If designed well a parking garage could be built that mimics the look of the Manchester and former South St power plants. If they are adding 750 spaces then they are eliminating the retail to prevent having to build higher. Are there any plans or renderings out there for the garage. I haven’t seen any.
From day one, I always thought they would pull Parcel 42 into the mix. It just makes sense to front the complex on Dyer. I saw them putting a bigger and expanded gift shop/sport store or some other retail and maybe a restaurant/bar with sidewalk seating. They would open up the street front and connect directly into the ball park. A hotel? Why not. But Parcel 42 is and always was slated for development so I am not sure I want to see it given away for free.

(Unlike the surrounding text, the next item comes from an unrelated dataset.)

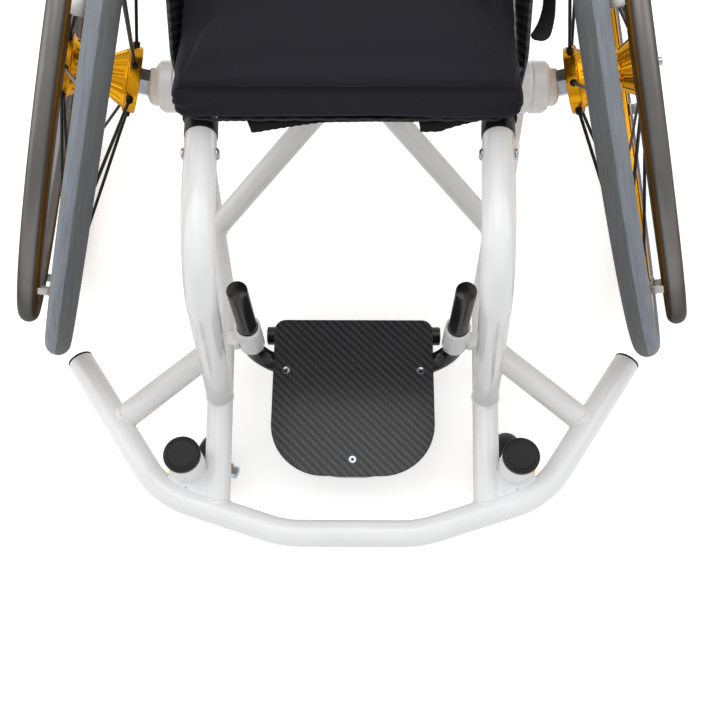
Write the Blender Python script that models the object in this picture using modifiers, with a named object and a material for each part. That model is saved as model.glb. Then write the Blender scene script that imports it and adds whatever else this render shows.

I agree with barry’s point.
No amount of compromise or adjustment to make these plans the best they could possibly be from an urban and land use standpoint is going to overcome the real harm done to Rhode Island (by allowing its capital city and its fourth largest municipality to be played against each other this way), to Providence (through a land/tax giveaway masked as “state assistance”), and to Pawtucket (for the loss of McCoy Stadium.)
This is a bad plan and will always be a bad plan, regardless of how much work is done to make it the “best” or least-bad plan it could possibly be.
Providence is not being “played” against Pawtucket. The team is going to leave McCoy. Anyone who thinks this team will be in Pawtucket in five years time if Providence falls through is dreaming. What’s really happening is Rhode Island is being played against Massachusetts. This doesn’t mean we should take a suckers deal. However, it does mean that this team will end up in north of the RI border if “not one penny in taxpayer dollars” is the only option. I am still waiting for their proposal before I pass judgement.
Also, to be clear, Pawtucket is not “losing” McCoy Stadium, which could and should be repurposed upon the departure of the baseball team.